Ancaman deforestasi dari perkebunan kelapa sawit tidak berhenti sekalipun sudah tidak lagi mengonversi kawasan hutan. Penyebabnya tidak lain karena isu kebakaran hutan dan lahan di dalam kawasan konsesi perkebunan itu sendiri.
Kebakaran hutan dan lahan di Indonesia bisa dibilang terus terjadi setiap tahun, meskipun luasan dan lokasi kebakaran selalu berbeda-beda tiap tahunnya. Studi Madani tahun 2020 menemukan lebih dari 1 juta hektare area yang terbakar pada tahun 2019 merupakan wilayah kebakaran baru dalam periode 2015-2019.

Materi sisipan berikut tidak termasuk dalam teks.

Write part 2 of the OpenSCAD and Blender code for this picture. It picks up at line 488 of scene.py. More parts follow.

Area yang baru terbakar ini merupakan 63,29% dari total area yang terbakar di tahun yang sama. Dan lokasi yang paling banyak terbakar berada di Kalimantan Tengah yang luasnya mencapai 2020.486,86 hektare, lalu Sumatera Selatan yang mencapai 185125,12 hektare dan Kalimantan Barat dengan luas area terbakar mencapai 125.058,60 hektare.
Menurunkan emisi di sawit
Dengan luas area yang terus bertambah, sektor perkebunan kelapa sawit sebenarnya bisa memainkan peranan penting dalam menurunkan atau menyerap emisi. Karena secara teori, banyak kegiatan di perkebunan yang dapat mengaplikasikan hal itu, seperti High Conservation Value (HCV) atau sistem agroforestry perkebunan kelapa sawit.
BACA JUGA: Untuk Capai Target NDC, Tiga Kelembagaan Perlu Dibentuk di Daerah
Banyak perkebunan kelapa sawit yang sudah memiliki dokumen HCV dan High Carbon Stock (HCS), namun sayangnya belum sampai pada dokumen penurunan emisi. Padahal, dokumen ini penting untuk mengukur upaya perkebunan kelapa sawit dalam menurunkan emisi.

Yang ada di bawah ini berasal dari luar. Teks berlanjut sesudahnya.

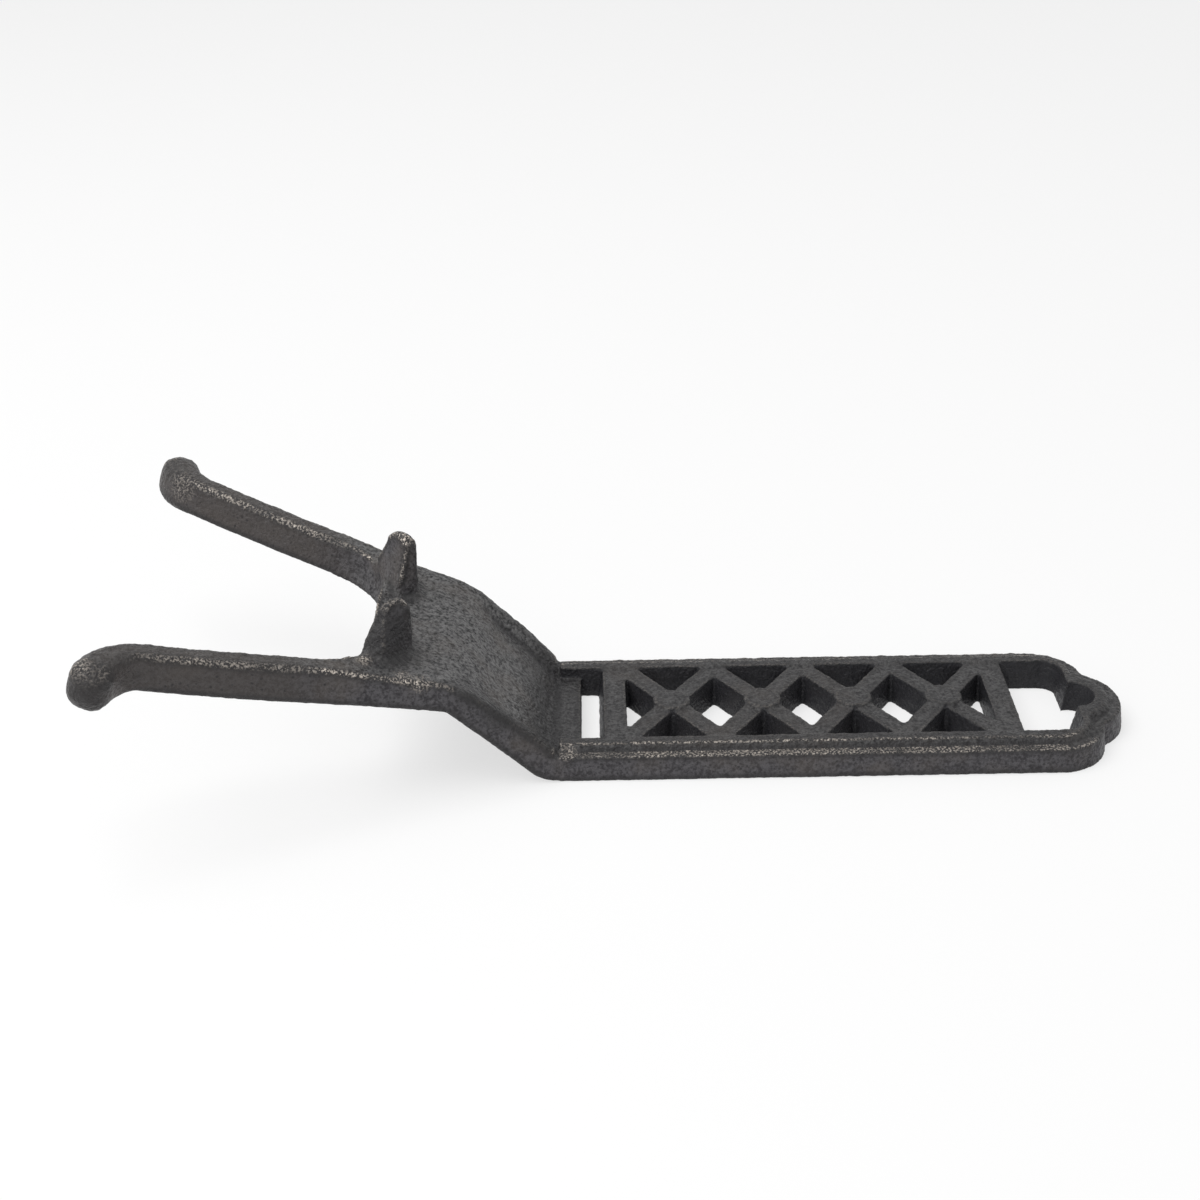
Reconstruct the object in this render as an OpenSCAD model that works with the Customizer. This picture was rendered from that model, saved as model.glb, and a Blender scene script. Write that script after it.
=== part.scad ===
// Cast-iron boot jack: a flat openwork tread to stand on, a neck that rises from it, and a two-pronged fork
// that grips the heel of the boot. It is cast in one piece; each node is one section of that casting, and
// the sections meet face to face. The tread lies on the floor, the fork points to -X and the tail to +X.

/* [Tread] */
// Length of the tread from the foot of the neck to the tail
tread_l = 145.4; // [125:0.1:170]
// Width of the tread on the floor
tread_w = 49.4; // [46:0.2:54]
// How far the outer wall leans in from the floor to the ledge
side_draft = 0.9; // [0.2:0.1:1.5]
// How far the wall of an opening leans in from its top edge to the floor
wall_draft = 1.2; // [0.2:0.1:1.8]
// Height of the ledge that runs round the edge
ledge_h = 6.8; // [5.8:0.1:8]
// Height of the raised band inside the ledge
band_h = 8.4; // [8.2:0.1:11]
// Width of the ledge
ledge_w = 2.7; // [1.5:0.1:3.5]
// Width of the slope from the ledge up to the band
step_w = 1.2; // [0.5:0.1:1.8]
// Width of the raised band
band_w = 3.1; // [2.4:0.1:4]

/* [Openwork] */
// Thickness of the web at the foot of the neck
web_t = 5.4; // [4:0.1:6.5]
// Length of the web at the foot of the neck
web_l = 5.7; // [2:0.1:8]
// Width of the cross slot next to the web
slot_w = 5.5; // [4.5:0.1:10]
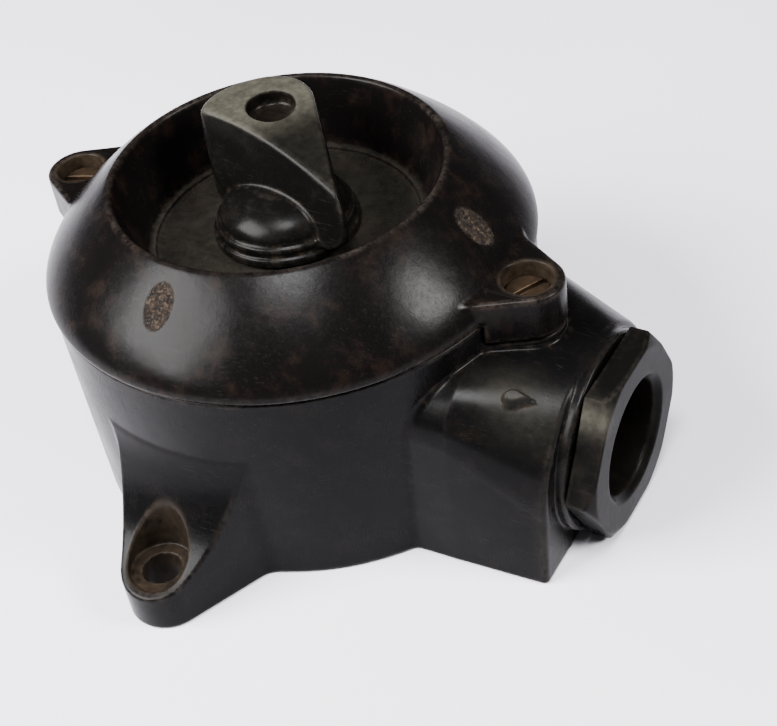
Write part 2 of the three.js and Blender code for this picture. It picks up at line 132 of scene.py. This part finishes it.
class Outline:
    """Signed distance to a closed 2-D outline, tabulated, with its corners softened a little."""
    STEP = 0.15

    def __init__(self, points, soften=4, margin=5.0):
        points = np.array(points, float)
        self.low = points.min(0) - margin
        size = np.ceil((points.max(0) + margin - self.low) / self.STEP).astype(int) + 1
        axes = [self.low[i] + self.STEP * np.arange(size[i]) for i in (0, 1)]
        gx, gy = np.meshgrid(*axes, indexing="ij")
        nearest = np.full(gx.shape, 1e9)
        inside = np.zeros(gx.shape, bool)
        for (ax, ay), (bx, by) in zip(points, np.roll(points, -1, 0)):
            dx, dy = bx - ax, by - ay
            length = dx * dx + dy * dy
            if length < 1e-12:
                continue
            t = np.clip(((gx - ax) * dx + (gy - ay) * dy) / length, 0, 1)
            nearest = np.minimum(nearest, np.hypot(gx - ax - t * dx, gy - ay - t * dy))
            if dy:
                crosses = (ay > gy) != (by > gy)
                inside ^= crosses & (gx < ax + dx * (gy - ay) / dy)
        table = np.where(inside, -nearest, nearest)
        for _ in range(soften):
            for axis in (0, 1):
                padded = np.pad(table, [(1, 1) if i == axis else (0, 0) for i in (0, 1)], mode="edge")
                first = np.take(padded, range(table.shape[axis]), axis)
                last = np.take(padded, range(2, table.shape[axis] + 2), axis)
                table = (first + 2 * table + last) / 4
        self.table = table.astype(np.float32)
        self.top = np.array(table.shape) - 1.001

    def __call__(self, a, b):
        u = (a - self.low[0]) / self.STEP
        v = (b - self.low[1]) / self.STEP
        cu, cv = np.clip(u, 0, self.top[0]), np.clip(v, 0, self.top[1])
        i, j = cu.astype(np.int32), cv.astype(np.int32)
        fu, fv = cu - i, cv - j
        t = self.table
        value = (t[i, j] * (1 - fu) + t[i + 1, j] * fu) * (1 - fv)
        value += (t[i, j + 1] * (1 - fu) + t[i + 1, j + 1] * fu) * fv
        return value + np.hypot(u - cu, v - cv) * self.STEP


def tongue(along, across, reach, radius, flare):
    """Plan of a lug: a round end at reach, sides flaring back towards the body."""
    a, q = along - reach, np.abs(across)
    side = a * math.sin(flare) + q * math.cos(flare) - radius
    end = np.hypot(a, q) - radius
    return np.where(a * math.cos(flare) - q * math.sin(flare) < 0, side, end)


def capsule(u, v, u0, r0, u1, r1):
    """Plan of the grip: a big round end and a small one, joined by their tangents."""
    span = u1 - u0
    b = (r0 - r1) / span
    a = np.sqrt(1 - b * b)
    p, q = u - u0, np.abs(v)
    k = q * -b + p * a
    flank = q * a + p * b - r0
    return np.where(k < 0, np.hypot(p, q) - r0,
                    np.where(k > a * span, np.hypot(p - span, q) - r1, flank))


LUG_SWEEP = Outline([(59.4, -2)] + bezier([(59.4, 6.8), (46.8, 9.8), (41.9, 26)], 30)
                    + [(30, 27), (30, -2)], 6)
COVER_SLOPE = bezier([(COVER_R, COVER_Z + 0.6), (COVER_R, 43.6), (32.8, 52.4),
                      (LIP_R + 1.2, LIP_Z - 0.2)], 50)
COVER_PROFILE = Outline(
    [(REBATE_R, COVER_Z), (COVER_R - 0.15, COVER_Z)] + COVER_SLOPE
    + [(LIP_R + 0.7, LIP_Z), (LIP_R + 0.1, LIP_Z - 0.25), (WELL_R + 0.5, WELL_Z + 1.4),
       (WELL_R, WELL_Z + 0.6), (WELL_R - 1, WELL_Z + 0.5), (WELL_R - 1, WELL_Z), (5.7, WELL_Z),
       (5.7, 36.8), (9, 36.8), (9.6, 39.2), (24.6, 39.2), (27.4, 41.6), (30.6, 49.6), (34, 47.8),
       (39.2, 42.2), (39.4, COVER_Z + 0.3), (REBATE_R, COVER_Z + 0.3)], 3)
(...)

Sementara jika hanya mengacu pada dokumen HCS tidaklah cukup. Karena dokumen ini hanya dibuat untuk mengetahui stok karbon pada suatu titik pada waktu studi pertama dilakukan. Dokumen itu tidak cukup untuk mengetahui perkiraan potensi emisi atau stok karbon pada taun 2030 laiknya dokumen NDC.

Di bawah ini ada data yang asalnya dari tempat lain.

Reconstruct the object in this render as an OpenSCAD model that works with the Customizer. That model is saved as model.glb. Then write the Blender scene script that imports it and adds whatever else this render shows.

Untuk itu, di sinilah peran penting pemerintah diperlukan untuk membuat pemegang konsesi perkebunan kelapa sawit berperan dalam aksi mitigasi perubahan iklim. Pemerintah bisa mengawalinya dengan membuat kebijakan yang mewajibkan pemegang izin konsesi menurunkan emisi di kebun-kebun mereka.